Structure and Properties of Gas-Nitrided, Precipitation-Hardened Martensitic Stainless Steel

Abstract

Nanoflex stainless steel is a promising material for medical applications. However, improvement of its mechanical properties without compromising its corrosion resistance is still a challenge. In order to investigate the effect of the nitriding process on the corrosion and wear resistance of Sandvik NanoflexTM steel, a number of processes were carried out in a gas atmosphere with differing ammonia contents in the temperature range of 425–475 °C for 4 h. The mechanical properties and wear resistance of the layers were tested using the nanoindentation and pin-on-disc methods, respectively. In order to assess corrosion resistance, potentiodynamic tests were carried out in Ringer’s artificial body fluid and in a 3% aqueous solution of sodium chloride. The results are discussed herein with respect to the microstructural characteristics of the layers studied using light and scanning electron microscopy, X-ray diffraction phase analysis and wavelength dispersive X-ray microanalysis. The structure of nitrided layers included three zones: the subsurface zone composed of nitrides and the zones composed of metastable phases, i.e., the S phase (γN) and expanded martensite (αN) with possible precipitates of nitrides.

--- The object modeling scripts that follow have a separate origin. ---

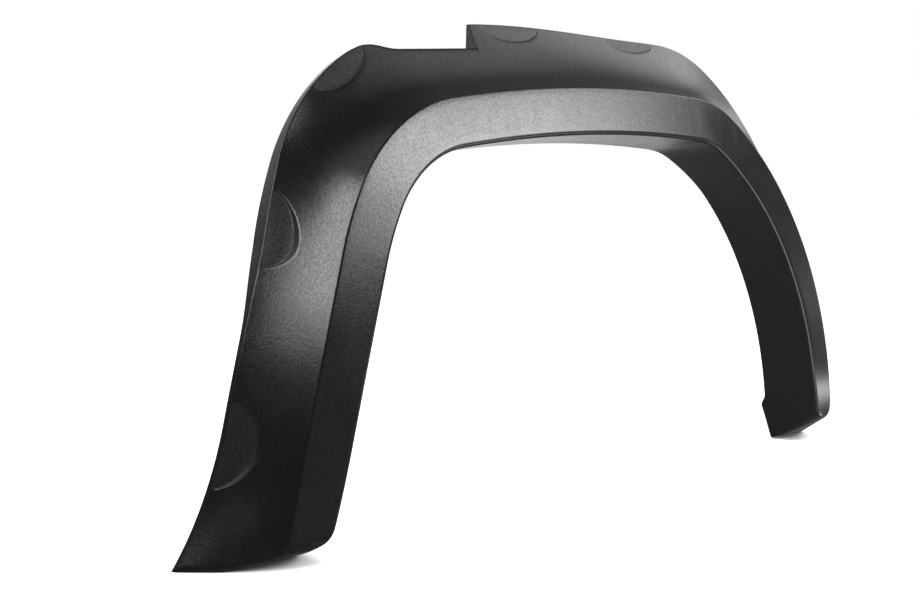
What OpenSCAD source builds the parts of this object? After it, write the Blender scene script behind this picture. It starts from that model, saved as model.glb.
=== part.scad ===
// Wheel arch trim: one thin moulded piece, hollow on the side that meets the body panel.
// Millimetres, +Z up. The piece stands on its two feet, the show face looks to -Y,
// the open side lies against the body panel at +Y, X runs along the vehicle.
// The skin is drawn as one section carried along the edge of the wheel opening:
// return wall, rounded lip, flat band, crease, hollow-curved flank, turned-back rim.

/* [Opening] */
// Width of the wheel opening between the two feet
opening_width = 808; // [780:1:850]
// Height of the wheel opening from the floor to the crown
opening_height = 396; // [385:1:415]
// Lean of the near leg away from upright, degrees
near_lean = 14.6; // [12:0.1:17]
// Radius of the soft start of the near corner
near_spring_radius = 260; // [200:5:320]
// Angle turned by the soft start of the near corner, degrees
near_spring_angle = 12.5; // [8:0.5:15]
// Radius of the tight part of the near corner
near_corner_radius = 104; // [90:1:125]
// Angle turned by the tight part of the near corner, degrees
near_corner_angle = 55; // [52:0.5:57]
// Fall of the crown at its far end, degrees
crown_fall = 4.5; // [3:0.1:6]
// Radius of the far corner
far_corner_radius = 100; // [80:1:140]
// Angle turned by the far corner, degrees
far_corner_angle = 26; // [22:0.5:32]

/* [Section] */
// Depth of the piece from the opening lip to the body panel
depth = 79; // [70:1:90]
// Width of the flat band around the opening
band_width = 50; // [42:1:56]
// How far the band falls back from the lip to the crease
band_fall = 9; // [4:0.5:12]
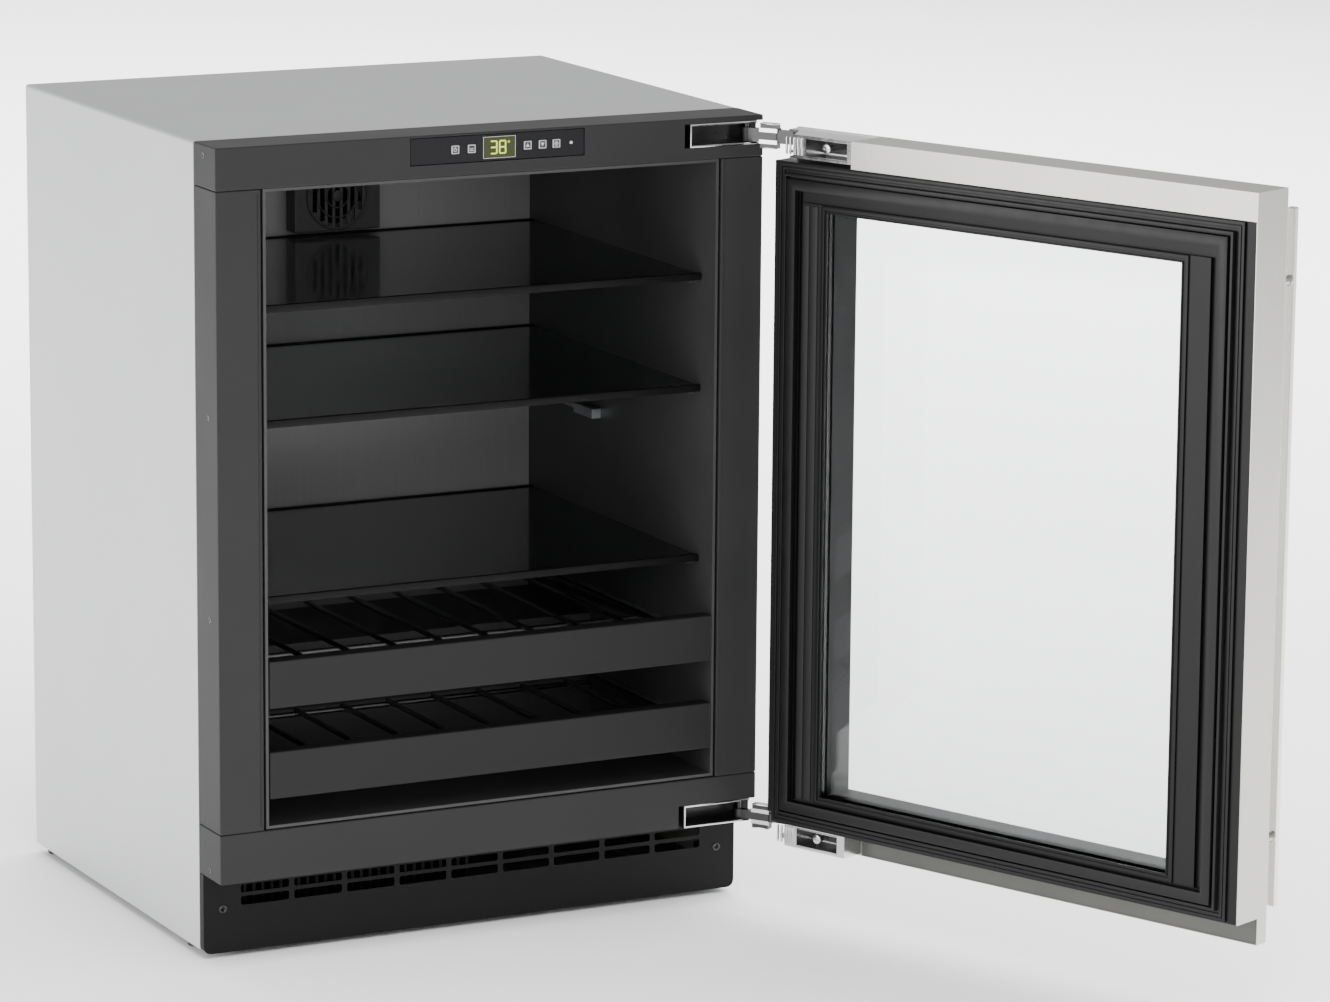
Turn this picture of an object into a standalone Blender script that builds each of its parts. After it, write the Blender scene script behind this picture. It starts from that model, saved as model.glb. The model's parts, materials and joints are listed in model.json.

The third zone adjacent to the steel core was enriched with carbon. The nitrided samples showed significant improvement in the wear rate while maintaining good corrosion resistance in comparison to the non-treated steel. We concluded that nitriding should be carried out at a temperature below 450 °C and in an atmosphere containing no more than approximately 50% ammonia in order to avoid nitrides precipitation.